Until the 2016 edition of the Copa do Brasil, in the first two rounds which were played as two-legged ties, if the away team won the first leg by two or more goals, they would progress straight to the next round without needing to play the second leg which they would play at home. However, the second leg would still have to be played if the home team won the first leg by two or more goals.

==Alternatives==
In knockout competitions, alternatives to two-legged ties include:
- single-leg ties,
  - either where one team has home advantage, as in all rounds of the FA Cup except the semi-finals and finals. When a replay is necessary, it may be played at the home ground of the opposite team. Two-legged ties are seen as fairer, since they give neither team home advantage; conversely, in the National Football League, home advantage is a reward for being the better seed or, in the opening wild-card round, winning the division.
  - or played at a neutral venue, as in the final match of many tournaments, including the UEFA Champions League Final, the FA Cup Semi-finals and Final, and the NFL's Super Bowl. Neutral venues may be inconvenient for a team's fans to travel to, and due to this and the much higher prices for such a marquee event, a championship at a neutral site often draws a crowd of a much different nature than a crowd at a regular season contest.

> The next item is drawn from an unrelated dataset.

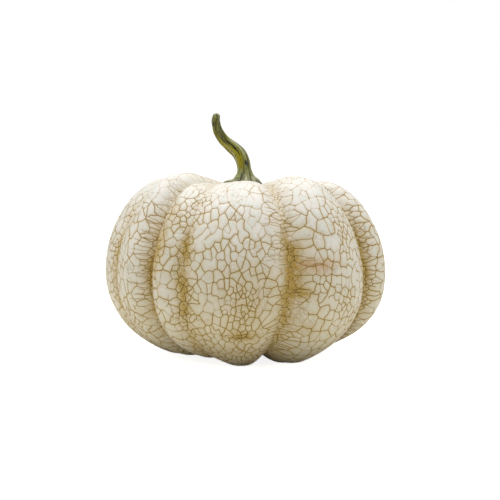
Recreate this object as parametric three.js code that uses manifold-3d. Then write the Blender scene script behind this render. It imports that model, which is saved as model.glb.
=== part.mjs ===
// Ornamental pumpkin: a squat ribbed fruit with a slender curved stem.
// Units are millimetres, +Z is up, and -Y is the side that faces the viewer.
// The fruit is one solid whose lobes bulge between furrows, and the stem is a second
// solid whose spread root lies on the crown.
import * as THREE from "three";
import { mergeVertices } from "three/addons/utils/BufferGeometryUtils.js";
import Module from "manifold-3d";

const wasm = await Module();
wasm.setup();

// The profile over the crest of a lobe, as [radius, height] from the crown to the blossom end.
const crestProfile = [
  [0, 104.8], [9, 106.8], [20, 109.8], [33, 113], [46, 115], [60, 112.5], [75, 99], [85.8, 78.5],
  [90, 57], [87.2, 36], [76.5, 17.5], [60, 4.6], [44, -1.7], [30, -0.4], [15, 5.6], [0, 8],
];

// The profile along the floor of a furrow, point for point beside the crest's.
const floorProfile = [
  [0, 104.5], [8, 105.4], [16, 106], [27, 106.6], [39, 107.2], [53, 105], [67, 94], [77, 76],
  [81.5, 57], [79, 38.5], [69.5, 22], [55, 11], [41, 6], [28, 5.5], [14, 7.5], [0, 8],
];
const equatorHeight = 57;

// Each furrow's azimuth in degrees (0 faces the viewer, 90 is on the right), how deep it is
// beside the full floor profile, the share of that depth it keeps up on the crown, and how far
// it drifts sideways at the foot. The lobe that follows it stands higher or lower at the crown
// and at the foot, and reaches further out.
const lobes = [
  { azimuth: -43.5, depth: 1.0, keeps: 0.85, drift: 0, crown: -4, foot: 5, reach: 0.5 },
  { azimuth: -25.5, depth: 0.38, keeps: 0.4, drift: 0, crown: -1.2, foot: 0, reach: 0 },
  { azimuth: 19, depth: 1.0, keeps: 0.75, drift: -5, crown: 1.5, foot: 0, reach: 0 },
  { azimuth: 62, depth: 1.0, keeps: 0.35, drift: 6, crown: -4.5, foot: 6, reach: 0.8 },
  { azimuth: 84, depth: 0.55, keeps: 0.35, drift: 4, crown: -7, foot: 5.5, reach: -0.5 },
  { azimuth: 124, depth: 0.95, keeps: 1, drift: 2, crown: -7, foot: 0.5, reach: -1.5 },
  { azimuth: 164, depth: 1.0, keeps: 1, drift: -2, crown: -8, foot: 0, reach: -1 },
  { azimuth: 205, depth: 0.9, keeps: 1, drift: 0, crown: -6, foot: -0.5, reach: -1.5 },
  { azimuth: 252, depth: 1.0, keeps: 1, drift: 3, crown: -3, foot: 1, reach: 0 },
  { azimuth: 291, depth: 0.45, keeps: 0.35, drift: 2, crown: 3.2, foot: 4, reach: 0 },
];
const shoulder = [0.2, 0.45]; // where along the profile a furrow deepens from the crown's share to its full
const lobeRoundness = 0.6; // lower is squarer across, with a tighter furrow
const furrowSoftness = 0.1; // rounds the furrow's floor
const degreesPerStep = 3.5; // round the fruit
const profileSteps = 43; // rings from crown to blossom end
const firstRing = 0.045; // where along the profile the first ring is, under the stem's root
const lastRing = 0.965; // and the last, round the blossom end

// The stem from its root to its tip: where its middle is, its mean radius,
// and how far its ridges stand out as a share of that radius.
const stemStations = [
  { at: [-1.4, 0, 99.5], radius: 12.6, ridge: 0.26 },
  { at: [-1.4, 0, 104.5], radius: 12.6, ridge: 0.26 },
  { at: [-1.4, 0, 108], radius: 11.2, ridge: 0.25 },
  { at: [-1.2, 0, 110.5], radius: 8.4, ridge: 0.22 },
  { at: [-1.0, 0.1, 113], radius: 5.9, ridge: 0.17 },
  { at: [-0.9, 0.3, 117], radius: 4.3, ridge: 0.11 },
  { at: [-1.5, 1.0, 122.8], radius: 3.95, ridge: 0.1 },
  { at: [-3.9, 2.2, 128], radius: 3.85, ridge: 0.1 },
  { at: [-8.7, 2.8, 132.8], radius: 3.55, ridge: 0.1 },
  { at: [-13.6, 2.2, 137.6], radius: 3.1, ridge: 0.1 },
  { at: [-17.2, 0.6, 142.8], radius: 2.85, ridge: 0.09 },
  { at: [-18.9, -1.0, 147.8], radius: 2.65, ridge: 0.07 },
  { at: [-18.9, -1.8, 151], radius: 2.5, ridge: 0.05 },
];
const stemRidges = 5;
const stemTwist = 100; // degrees from root to tip
const firstRidge = -90; // azimuth of the ridge on the left
const stemSides = 40;
const stemSteps = 38;
const tipRound = [[0.55, 0.9], [0.9, 0.62]]; // [share of the tip radius further on, share of it across]
const clearGap = 0.3; // between the stem's root and the crown

const splineOf = (pairs) => new THREE.SplineCurve(pairs.map(([x, y]) => new THREE.Vector2(x, y)));
const crest = splineOf(crestProfile);
const floor = splineOf(floorProfile);
const stemMiddle = new THREE.CatmullRomCurve3(
  stemStations.map((s) => new THREE.Vector3(...s.at)), false, "catmullrom", 0.5,
);
const stemGirth = splineOf(stemStations.map((s) => [s.radius, s.ridge]));

const smooth = (x) => x * x * (3 - 2 * x);
const clamp = (x) => Math.min(Math.max(x, 0), 1);

// A furrow's azimuth at a share t of the profile, where 0 is the crown and 1 the blossom end.
function furrowAt(k, t) {
  const turns = Math.floor(k / lobes.length);
  const lobe = lobes[k - turns * lobes.length];
  return lobe.azimuth + turns * 360 + lobe.drift * smooth(clamp((t - 0.5) / 0.25));
}

// A furrow's depth: full from the shoulder down, and less of it on the crown.
function furrowDepth(k, t) {
  const { depth, keeps } = lobes[k % lobes.length];
  return depth * (keeps + (1 - keeps) * smooth(clamp((t - shoulder[0]) / (shoulder[1] - shoulder[0]))));
}

// How far out the skin stands across a lobe, from 0 on the furrow's floor to 1 on the crest.
function swell(u) {
  const soft = furrowSoftness ** 2;
  const low = soft ** (lobeRoundness / 2);
  const high = (1 + soft) ** (lobeRoundness / 2);
  return ((Math.sin(Math.PI * u) ** 2 + soft) ** (lobeRoundness / 2) - low) / (high - low);
}

// One of a lobe's own numbers, blended from the middle of each lobe to the middle of the next.
function blended(name, k, u) {
  const count = lobes.length;
  const [near, far, w] = u < 0.5 ? [k - 1, k, u + 0.5] : [k, k + 1, u - 0.5];
  const value = (n) => lobes[(n + count) % count][name];
  return value(near) + (value(far) - value(near)) * w;
}

// A point of the skin: lobe k, share u across it, share t from the crown down.
function skin(k, u, t) {
  const azimuth = furrowAt(k, t) + (furrowAt(k + 1, t) - furrowAt(k, t)) * u;
  const [a, b] = [furrowDepth(k, t), furrowDepth(k + 1, t)];
  const out = 1 - (a + (b - a) * smooth(u)) * (1 - swell(u));
  let { x: r, y: z } = floor.getPoint(clamp(t)).lerp(crest.getPoint(clamp(t)), out);
  const above = clamp((z - equatorHeight - 5) / 60) ** 1.5 * clamp(r / 40);
  const below = clamp((equatorHeight - z) / equatorHeight) ** 2 * clamp(r / 30);
  z += blended("crown", k, u) * above + blended("foot", k, u) * below;
  r += blended("reach", k, u) * clamp(r / 90);
  const turn = THREE.MathUtils.degToRad(azimuth);
  return new THREE.Vector3(r * Math.sin(turn), -r * Math.cos(turn), z);
}

// The skin's columns round the fruit, closer together near the furrows.
function columns() {
  const made = [];
  lobes.forEach((lobe, k) => {
    const width = furrowAt(k + 1, 0) - furrowAt(k, 0);
    const steps = Math.max(6, Math.round(width / degreesPerStep));
    for (let i = 0; i < steps; i++) made.push({ k, u: (1 - Math.cos((Math.PI * i) / steps)) / 2 });
  });
  return made;
}

// A closed body from rings of equal count, with a point at each end.
function ringBody(first, rings, last) {
  const count = rings[0].length;
  const points = [first, ...rings.flat(), last];
  const index = [];
  const at = (ring, i) => 1 + ring * count + (i % count);
  for (let i = 0; i < count; i++) {
    index.push(0, at(0, i), at(0, i + 1));
    for (let ring = 0; ring < rings.length - 1; ring++) {
      index.push(at(ring, i), at(ring + 1, i), at(ring + 1, i + 1));
      index.push(at(ring, i), at(ring + 1, i + 1), at(ring, i + 1));
    }
    index.push(points.length - 1, at(rings.length - 1, i + 1), at(rings.length - 1, i));
  }
  const geometry = new THREE.BufferGeometry().setFromPoints(points);
  geometry.setIndex(index);
  return geometry;
}

// The fruit, grown outwards by a margin. It stands flat where its lobes meet the ground.
function fruitGeometry(margin) {
  const round = columns();
  const rings = [];
  for (let j = 0; j < profileSteps; j++) {
    const t = firstRing + ((lastRing - firstRing) * j) / (profileSteps - 1);
    rings.push(
      round.map(({ k, u }) => {
        const point = skin(k, u, t);
        if (margin > 0) {
          const d = 1e-3;
          const across = skin(k, u + d, t).sub(skin(k, u - d, t));
          const down = skin(k, u, t + d).sub(skin(k, u, t - d));
          point.addScaledVector(down.cross(across).normalize(), margin);
        }
        point.z = Math.max(point.z, 0);
        return point;
      }),
    );
  }
  const top = skin(0, 0.5, 0);
  top.z += margin;
  return ringBody(top, rings, skin(0, 0.5, 1));
}

// The stem as a stack of ridged sections along its middle line, with a rounded tip.
function stemGeometry() {
  const rings = [];
  let side = new THREE.Vector3(1, 0, 0);
  const section = (centre, axis, radius, ridge, turn) => {
    side = side.clone().addScaledVector(axis, -side.dot(axis)).normalize();
    const other = axis.clone().cross(side);
    const ring = [];
    for (let i = 0; i < stemSides; i++) {
      const a = (2 * Math.PI * i) / stemSides;
      const wave = Math.cos(stemRidges * (a - turn));
      const r = radius * (1 + ridge * (wave + 0.25 * wave * wave));
      ring.push(
        centre.clone().addScaledVector(side, r * Math.cos(a)).addScaledVector(other, r * Math.sin(a)),
      );
    }
    rings.push(ring);
  };
  const startTurn = THREE.MathUtils.degToRad(firstRidge - 90);
  const twist = THREE.MathUtils.degToRad(stemTwist);
  let axis, centre, girth;
  for (let j = 0; j <= stemSteps; j++) {
    const t = j / stemSteps;
    axis = stemMiddle.getTangent(t);
    centre = stemMiddle.getPoint(t);
    girth = stemGirth.getPoint(t);
    section(centre, axis, girth.x, girth.y, startTurn + twist * t ** 2);
  }
  for (const [on, across] of tipRound) {
    const further = centre.clone().addScaledVector(axis, on * girth.x);
    section(further, axis, girth.x * across, girth.y, startTurn + twist);
  }
  const tip = centre.clone().addScaledVector(axis, 1.05 * girth.x);
  return ringBody(tip, rings.reverse(), stemMiddle.getPoint(0));
}

function solidOf(geometry) {
  const bare = geometry.clone();
  bare.deleteAttribute("normal");
  bare.deleteAttribute("uv");
  const merged = mergeVertices(bare, 1e-4);
  return new wasm.Manifold(
    new wasm.Mesh({
      numProp: 3,
      vertProperties: merged.attributes.position.array,
      triVerts: new Uint32Array(merged.index.array),
    }),
  );
}

function geometryOf(solid) {
  const mesh = solid.getMesh();
  const geometry = new THREE.BufferGeometry();
  geometry.setAttribute("position", new THREE.BufferAttribute(mesh.vertProperties, 3));
  geometry.setIndex(new THREE.BufferAttribute(mesh.triVerts, 1));
  geometry.computeVertexNormals();
  return geometry;
}

const fruitSkin = new THREE.MeshStandardMaterial({ color: 0xe6dfcb, roughness: 0.5, metalness: 0 });
const stemSkin = new THREE.MeshStandardMaterial({ color: 0x6f7031, roughness: 0.55, metalness: 0 });

const fruitShape = fruitGeometry(0);
fruitShape.computeVertexNormals();
const fruit = new THREE.Mesh(fruitShape, fruitSkin);
fruit.name = "fruit";

const stem = new THREE.Mesh(
  geometryOf(solidOf(stemGeometry()).subtract(solidOf(fruitGeometry(clearGap)))),
  stemSkin,
);
stem.name = "stem";

// The origin is on the ground under the middle of the whole object.
const pumpkin = new THREE.Group();
pumpkin.add(fruit, stem);
const middle = new THREE.Box3().setFromObject(pumpkin).getCenter(new THREE.Vector3());
pumpkin.position.set(-middle.x, -middle.y, 0);

export default pumpkin;
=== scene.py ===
import math

import bpy
import numpy as np
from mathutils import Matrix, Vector, kdtree
from mathutils.geometry import delaunay_2d_cdt


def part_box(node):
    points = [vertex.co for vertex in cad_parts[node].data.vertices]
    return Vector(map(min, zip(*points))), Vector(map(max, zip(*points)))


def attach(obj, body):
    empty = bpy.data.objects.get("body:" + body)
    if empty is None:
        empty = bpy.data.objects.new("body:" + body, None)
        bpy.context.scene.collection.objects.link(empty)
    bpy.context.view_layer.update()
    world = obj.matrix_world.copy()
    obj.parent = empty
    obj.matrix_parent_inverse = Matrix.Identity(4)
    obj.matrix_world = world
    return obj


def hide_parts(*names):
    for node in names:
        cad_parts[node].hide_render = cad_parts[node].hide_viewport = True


# A white ornamental pumpkin with a crazed skin and a slender curved stem.
# The form is worked out in millimetres and turned into metres when a mesh is made.

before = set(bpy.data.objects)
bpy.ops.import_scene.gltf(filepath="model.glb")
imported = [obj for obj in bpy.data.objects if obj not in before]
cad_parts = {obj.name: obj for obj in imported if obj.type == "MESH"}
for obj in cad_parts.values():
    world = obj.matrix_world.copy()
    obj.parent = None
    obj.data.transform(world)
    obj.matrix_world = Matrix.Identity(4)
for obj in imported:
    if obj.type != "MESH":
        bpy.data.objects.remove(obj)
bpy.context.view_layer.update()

# The fruit's form.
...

If the venue is picked before the teams playing are known, it is possible for the team that normally plays at the neutral venue to reach the match: an example is the 1984 European Cup Final where Liverpool F.C. played A.S. Roma at the Stadio Olimpico, Roma's home ground (despite this, Roma had been drawn as the technical away team for this match).
- best-of-n series, where the team winning more matches wins the series. These are common in major Canadian and American sports leagues; games cannot be drawn and series are typically best of 3, 5 or 7, though 9-game series are sometimes used. Such series are typically structured with alternating home venues so that the higher-ranked team gets the extra game (if necessary).